▶ [Given request]
Print the range of lines that opens with the line containing "wheel_edge / 2)" and closes with the last line of the listing. Include both ends; print nothing more.
— Start Available data —
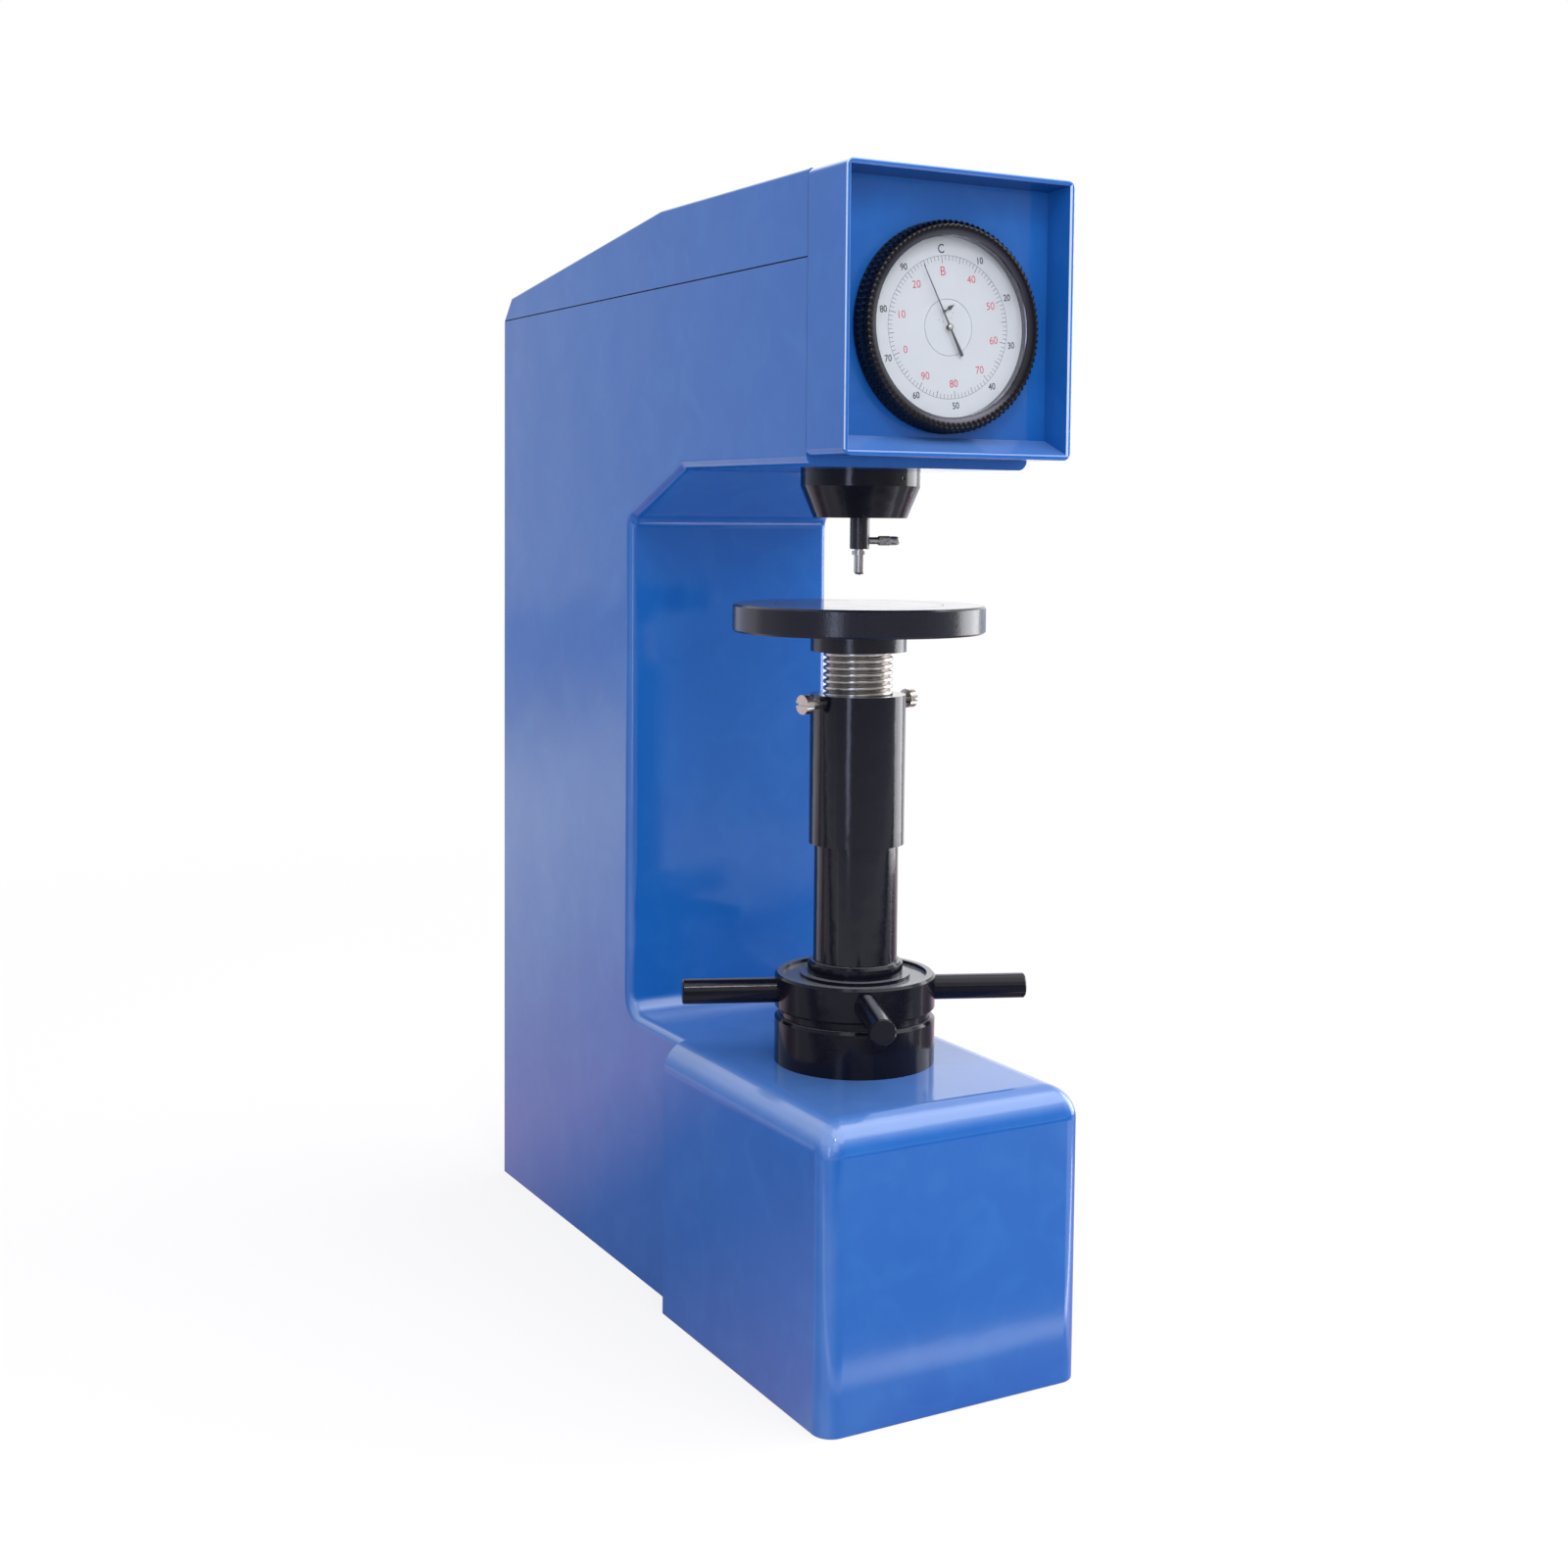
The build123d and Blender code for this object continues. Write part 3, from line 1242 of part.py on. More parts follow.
lever_head_rear = -fulcrum_reach + knife_half_width + lever_head_margin
lever_head_front = lever_head_rear - lever_head_length
lever_nose_bottom_z = lever_nose_top_z - lever_nose_thickness
lever_top_front_z = lever_bottom_z + lever_front_depth
lever_top_rear_z = lever_bottom_z + lever_rear_depth
lever_tail_front = hanger_reach - lever_tail_length / 2
lever_tail_rear = hanger_reach + lever_tail_length / 2
with BuildPart() as main_lever:
    # Side view: nose under the gauge plunger, deep head at the fulcrum, tapering beam, tail block.
    with BuildSketch(Plane.YZ):
        with BuildLine():
            Polyline(
                (-lever_nose_reach, lever_nose_bottom_z),
                (lever_head_rear, lever_nose_bottom_z),
                (lever_head_rear, lever_bottom_z),
                (lever_tail_front, lever_bottom_z),
                (lever_tail_front, lever_nose_bottom_z),
                (lever_tail_rear, lever_nose_bottom_z),
                (lever_tail_rear, lever_top_rear_z),
                (lever_head_rear, lever_top_front_z),
                (lever_head_front, lever_top_front_z),
                (lever_head_front, lever_nose_top_z),
                (-lever_nose_reach, lever_nose_top_z),
                close=True,
            )
        make_face()
        for knife_y in (-fulcrum_reach, hanger_reach):
            with BuildLine():
                knife_outline(knife_y, 0, knife_half_width, knife_bevel, knife_depth)
            make_face(mode=Mode.SUBTRACT)
        with BuildLine():
            Polyline(
                (load_knife_half_width, lever_bottom_z),
                (load_knife_half_width, knife_z + load_knife_height),
                (-load_knife_half_width, knife_z + load_knife_height),
                (-load_knife_half_width, lever_bottom_z),
                close=True,
            )
        make_face(mode=Mode.SUBTRACT)
    extrude(amount=lever_half_width, both=True)
main_lever.part.label = "main_lever"
export_step(main_lever.part, "parts/main_lever.step")

poise_middle_z = lever_bottom_z + lever_front_depth / 2
poise_half_height = lever_front_depth / 2 + poise_border
with BuildPart() as poise_weight:
    with BuildSketch(Plane.XZ.offset(-poise_position - poise_length / 2)):
        with Locations((0, poise_middle_z)):
            RectangleRounded(2 * poise_half_width, 2 * poise_half_height, poise_border / 2)
            Rectangle(
                2 * (lever_half_width + spigot_gap),
                lever_front_depth + 2 * spigot_gap,
                mode=Mode.SUBTRACT,
            )
    extrude(amount=poise_length)
poise_weight.part.label = "poise_weight"
export_step(poise_weight.part, "parts/poise_weight.step")


# ---- Hanger and weights ----------------------------------------------------------------------------------
plate_front = hanger_reach - hanger_plate_length / 2
plate_rear = hanger_reach + hanger_plate_length / 2
plate_bottom_z = knife_z - hanger_plate_drop
bridge_bottom_z = plate_bottom_z - hanger_bridge_height
hanger_half_width = hanger_plate_inner + hanger_plate_thickness
with BuildPart() as hanger:
    # Stirrup: two side plates with knife windows, joined below the lever by a bridge.
    for side in (-1, 1):
        with BuildSketch(Plane.YZ.offset(side * hanger_plate_inner)):
            with BuildLine():
                Polyline(
                    (plate_front, bridge_bottom_z),
                    (plate_rear, bridge_bottom_z),
                    (plate_rear, knife_z),
                    (hanger_reach + knife_half_width, knife_z + hanger_plate_rise),
                    (hanger_reach - knife_half_width, knife_z + hanger_plate_rise),
                    (plate_front, knife_z),
                    close=True,
                )
            make_face()
            with BuildLine():
                knife_outline(
                    hanger_reach, moving_gap, window_half_width, window_bevel, window_depth
                )
            make_face(mode=Mode.SUBTRACT)
        extrude(amount=side * hanger_plate_thickness)
    with BuildSketch(Plane.XY.offset(bridge_bottom_z)):
        with Locations((0, hanger_reach)):
            Rectangle(2 * hanger_half_width, hanger_plate_length)
    extrude(amount=hanger_bridge_height)
    # Rod with the flange that carries the weights.
    with BuildSketch(Plane.XY.offset(hanger_base_height)):
        with Locations((0, hanger_reach)):
            Circle(hanger_flange_radius)
    extrude(amount=hanger_flange_thickness)
    with BuildSketch(Plane.XY.offset(hanger_base_height)):
        with Locations((0, hanger_reach)):
            Circle(hanger_rod_radius)
    extrude(amount=bridge_bottom_z - hanger_base_height)
hanger.part.label = "hanger"
export_step(hanger.part, "parts/hanger.step")

weight_bottom_z = hanger_base_height + hanger_flange_thickness
for weight_name, weight_thickness in weight_thicknesses.items():
    weight_top_z = weight_bottom_z + weight_thickness
    weight = turned(
        (
            (hanger_rod_radius + tube_gap, weight_bottom_z),
            (weight_radius - weight_edge, weight_bottom_z),
            (weight_radius, weight_bottom_z + weight_edge),
            (weight_radius, weight_top_z - weight_edge),
            (weight_radius - weight_edge, weight_top_z),
            (hanger_rod_radius + tube_gap, weight_top_z),
        ),
        upright(0, hanger_reach),
    )
    weight.part.label = weight_name
    export_step(weight.part, f"parts/{weight_name}.step")
    weight_bottom_z = weight_top_z


# ---- Dashpot and lift rod ----------------------------------------------------------------------------------
dashpot_top_z = dashpot_base_height + dashpot_length
dashpot_bore = dashpot_radius - dashpot_wall
with BuildPart() as dashpot_cylinder:
    with BuildSketch(Plane.XY.offset(dashpot_base_height)):
        with Locations((0, load_shaft_y)):
            Circle(dashpot_radius)
    extrude(amount=dashpot_length)
    with BuildSketch(Plane.XY.offset(dashpot_base_height + dashpot_end)):
        with Locations((0, load_shaft_y)):
            Circle(dashpot_bore)
    extrude(amount=dashpot_length - dashpot_end, mode=Mode.SUBTRACT)
    with BuildSketch(Plane.XY.offset(dashpot_base_height)):
        with Locations((0, load_shaft_y)):
            Circle(lift_rod_radius + running_gap)
    extrude(amount=dashpot_end, mode=Mode.SUBTRACT)
dashpot_cylinder.part.label = "dashpot_cylinder"
export_step(dashpot_cylinder.part, "parts/dashpot_cylinder.step")

dashpot_cap = turned(
    (
        (lift_rod_radius + running_gap, dashpot_top_z - dashpot_wall),
        (dashpot_bore - spigot_gap, dashpot_top_z - dashpot_wall),
        (dashpot_bore - spigot_gap, dashpot_top_z),
        (dashpot_radius, dashpot_top_z),
        (dashpot_radius, dashpot_top_z + dashpot_end),
        (lift_rod_radius + running_gap, dashpot_top_z + dashpot_end),
    ),
    upright(0, load_shaft_y),
)
dashpot_cap.part.label = "dashpot_cap"
export_step(dashpot_cap.part, "parts/dashpot_cap.step")

with BuildPart() as dashpot_bracket:
    with BuildSketch(Plane.XY.offset(dashpot_base_height + bracket_height)):
        with Locations((0, load_shaft_y)):
            Circle(dashpot_radius + bracket_border)
        with Locations((0, (cavity_front + load_shaft_y) / 2)):
            Rectangle(2 * bracket_half_width, load_shaft_y - cavity_front)
        with Locations((0, load_shaft_y)):
            Circle(dashpot_radius + running_gap, mode=Mode.SUBTRACT)
    extrude(amount=bracket_height)
dashpot_bracket.part.label = "dashpot_bracket"
export_step(dashpot_bracket.part, "parts/dashpot_bracket.step")

lift_foot_top_z = lift_foot_z + lift_foot_thickness
lift_pad_z = lift_rod_top_z - lift_pad_height
piston_z = (dashpot_base_height + dashpot_top_z) / 2
lift_rod = turned(
    (
        (0, lift_foot_z),
        (lift_foot_radius, lift_foot_z),
        (lift_foot_radius, lift_foot_top_z),
        (lift_rod_radius, lift_foot_top_z),
        (lift_rod_radius, lift_pad_z),
        (lift_pad_radius, lift_pad_z),
        (lift_pad_radius, lift_rod_top_z),
        (0, lift_rod_top_z),
    ),
    upright(0, load_shaft_y),
)
lift_rod.part.label = "lift_rod"
export_step(lift_rod.part, "parts/lift_rod.step")

dashpot_piston = turned(
    ring(
        dashpot_bore - moving_gap,
        lift_rod_radius + spigot_gap / 2,
        piston_z,
        piston_z + dashpot_piston_thickness,
    ),
    upright(0, load_shaft_y),
)
dashpot_piston.part.label = "dashpot_piston"
export_step(dashpot_piston.part, "parts/dashpot_piston.step")


# ---- Load lever --------------------------------------------------------------------------------------------
def wall_bush(y, z, radius, flange_radius, bore):
    """Flanged bush for a cross shaft, pressed into the right wall from outside."""
    inner_end = column_half_width - shaft_boss_depth
    return turned(
        (
            (bore, inner_end),
            (radius, inner_end),
            (radius, column_half_width),
            (flange_radius, column_half_width),
            (flange_radius, column_half_width + shaft_flange_thickness),
            (bore, column_half_width + shaft_flange_thickness),
        ),
        crosswise(y, z),
    )


load_shaft_bush = wall_bush(
    load_shaft_y,
    load_shaft_height,
    load_bush_radius,
    load_bush_flange_radius,
    load_shaft_radius + running_gap,
)
load_shaft_bush.part.label = "load_shaft_bush"
export_step(load_shaft_bush.part, "parts/load_shaft_bush.step")

with BuildPart() as load_shaft:
    with BuildSketch(Plane.YZ.offset(-cam_half_thickness - moving_gap)):
        with Locations((load_shaft_y, load_shaft_height)):
            Circle(load_shaft_radius)
    extrude(amount=outer_face_x + load_lever_hub_width + cam_half_thickness + moving_gap)
load_shaft.part.label = "load_shaft"
export_step(load_shaft.part, "parts/load_shaft.step")

with BuildPart() as load_cam:
    with BuildSketch(Plane.YZ.offset(-cam_half_thickness)):
        with Locations((cam_centre_y, cam_centre_z)):
            Circle(cam_radius)
        with Locations((load_shaft_y, load_shaft_height)):
            Circle(load_shaft_radius + cam_border)
            Circle(load_shaft_radius + spigot_gap, mode=Mode.SUBTRACT)
    extrude(amount=2 * cam_half_thickness)
load_cam.part.label = "load_cam"
export_step(load_cam.part, "parts/load_cam.step")

lever_hub_middle_x = outer_face_x + load_lever_hub_width / 2
splay = math.radians(load_lever_splay)
lever_direction = Vector(math.sin(splay), -math.cos(splay), 0)
lever_plane = Plane(
    origin=(lever_hub_middle_x, load_shaft_y, load_shaft_height),
    x_dir=(math.cos(splay), math.sin(splay), 0),
    z_dir=lever_direction,
)
knob_back = load_lever_length - load_knob_face
with BuildPart() as load_lever:
    with BuildSketch(Plane.YZ.offset(outer_face_x)):
        with Locations((load_shaft_y, load_shaft_height)):
            Circle(load_lever_hub_radius)
    extrude(amount=load_lever_hub_width)
    chamfer(load_lever.edges().group_by(Axis.X)[-1], wheel_edge)
    with BuildSketch(lever_plane):
        Circle(load_lever_radius)
    extrude(amount=knob_back)
    with BuildSketch(lever_plane.offset(knob_back)):
        Circle(load_knob_shank_radius)
    extrude(amount=load_knob_shank_depth)
    with BuildSketch(Plane.YZ.offset(outer_face_x)):
        with Locations((load_shaft_y, load_shaft_height)):
            Circle(load_shaft_radius + spigot_gap)
    extrude(amount=load_lever_hub_width, mode=Mode.SUBTRACT)
load_lever.part.label = "load_lever"
export_step(load_lever.part, "parts/load_lever.step")

with BuildPart() as load_knob:
    with Locations(lever_plane.offset(load_lever_length)):
        Sphere(load_knob_radius)
    split(bisect_by=lever_plane.offset(knob_back), keep=Keep.TOP)
    with BuildSketch(lever_plane.offset(knob_back)):
        Circle(load_knob_shank_radius + spigot_gap)
    extrude(amount=load_knob_shank_depth + spigot_gap, mode=Mode.SUBTRACT)
load_knob.part.label = "load_knob"
export_step(load_knob.part, "parts/load_knob.step")


# ---- Force selector ------------------------------------------------------------------------------------------
selector_bush = wall_bush(
    hanger_reach,
    selector_height,
    selector_bush_radius,
    selector_flange_radius,
    selector_shaft_radius + running_gap,
)
selector_bush.part.label = "selector_bush"
export_step(selector_bush.part, "parts/selector_bush.step")

knob_top_x = outer_face_x + selector_knob_height
with BuildPart() as selector_shaft:
    with BuildSketch(Plane.YZ.offset(selector_shaft_inner)):
        with Locations((hanger_reach, selector_height)):
            Circle(selector_shaft_radius)
    extrude(amount=knob_top_x - selector_knob_skirt - selector_shaft_inner)
selector_shaft.part.label = "selector_shaft"
export_step(selector_shaft.part, "parts/selector_shaft.step")

with BuildPart() as selector_cam:
    with BuildSketch(Plane.YZ.offset(selector_cam_inner)):
        with Locations((hanger_reach, selector_height + selector_cam_offset)):
            Circle(selector_cam_radius - selector_cam_offset)
        with Locations((hanger_reach, selector_height)):
            Circle(selector_shaft_radius + cam_border)
            Circle(selector_shaft_radius + spigot_gap, mode=Mode.SUBTRACT)
    extrude(amount=selector_cam_thickness)
selector_cam.part.label = "selector_cam"
export_step(selector_cam.part, "parts/selector_cam.step")

with BuildPart() as selector_knob:
    with BuildSketch(Plane.YZ.offset(outer_face_x)):
        with Locations((hanger_reach, selector_height)):
            Circle(selector_knob_radius)
    extrude(amount=selector_knob_height)
    # Finger flutes above a plain skirt.
    with BuildSketch(Plane.YZ.offset(outer_face_x + selector_knob_skirt)):
        with Locations((hanger_reach, selector_height)):
            with PolarLocations(selector_knob_radius + selector_flute_radius / 2, selector_flute_count):
                Circle(selector_flute_radius)
    extrude(amount=selector_knob_height - selector_knob_skirt, mode=Mode.SUBTRACT)
    chamfer(selector_knob.faces().sort_by(Axis.X)[-1].edges(), wheel_edge / 2)
    with BuildSketch(Plane.YZ.offset(outer_face_x)):
        with Locations((hanger_reach, selector_height)):
            Circle(selector_shaft_radius + spigot_gap)
    extrude(amount=selector_knob_height - selector_knob_skirt, mode=Mode.SUBTRACT)
selector_knob.part.label = "selector_knob"
export_step(selector_knob.part, "parts/selector_knob.step")
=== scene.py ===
import math

import bpy
import numpy as np
from mathutils import Matrix, Vector


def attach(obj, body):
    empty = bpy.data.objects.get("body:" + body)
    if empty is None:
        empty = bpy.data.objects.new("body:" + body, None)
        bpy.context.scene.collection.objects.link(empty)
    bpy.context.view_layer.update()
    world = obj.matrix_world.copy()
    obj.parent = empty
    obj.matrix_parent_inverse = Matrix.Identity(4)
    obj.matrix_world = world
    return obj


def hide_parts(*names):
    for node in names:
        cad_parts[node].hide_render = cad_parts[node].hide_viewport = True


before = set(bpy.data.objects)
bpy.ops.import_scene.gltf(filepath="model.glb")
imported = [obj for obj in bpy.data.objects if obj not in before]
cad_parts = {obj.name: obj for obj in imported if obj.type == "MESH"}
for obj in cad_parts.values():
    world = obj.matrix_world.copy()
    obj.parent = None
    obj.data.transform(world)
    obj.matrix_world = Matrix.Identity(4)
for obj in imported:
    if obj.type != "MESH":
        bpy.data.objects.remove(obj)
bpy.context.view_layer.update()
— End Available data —
▶ [Solution below]
    chamfer(selector_knob.faces().sort_by(Axis.X)[-1].edges(), wheel_edge / 2)
    with BuildSketch(Plane.YZ.offset(outer_face_x)):
        with Locations((hanger_reach, selector_height)):
            Circle(selector_shaft_radius + spigot_gap)
    extrude(amount=selector_knob_height - selector_knob_skirt, mode=Mode.SUBTRACT)
selector_knob.part.label = "selector_knob"
export_step(selector_knob.part, "parts/selector_knob.step")
=== scene.py ===
import math

import bpy
import numpy as np
from mathutils import Matrix, Vector


def attach(obj, body):
    empty = bpy.data.objects.get("body:" + body)
    if empty is None:
        empty = bpy.data.objects.new("body:" + body, None)
        bpy.context.scene.collection.objects.link(empty)
    bpy.context.view_layer.update()
    world = obj.matrix_world.copy()
    obj.parent = empty
    obj.matrix_parent_inverse = Matrix.Identity(4)
    obj.matrix_world = world
    return obj


def hide_parts(*names):
    for node in names:
        cad_parts[node].hide_render = cad_parts[node].hide_viewport = True


before = set(bpy.data.objects)
bpy.ops.import_scene.gltf(filepath="model.glb")
imported = [obj for obj in bpy.data.objects if obj not in before]
cad_parts = {obj.name: obj for obj in imported if obj.type == "MESH"}
for obj in cad_parts.values():
    world = obj.matrix_world.copy()
    obj.parent = None
    obj.data.transform(world)
    obj.matrix_world = Matrix.Identity(4)
for obj in imported:
    if obj.type != "MESH":
        bpy.data.objects.remove(obj)
bpy.context.view_layer.update()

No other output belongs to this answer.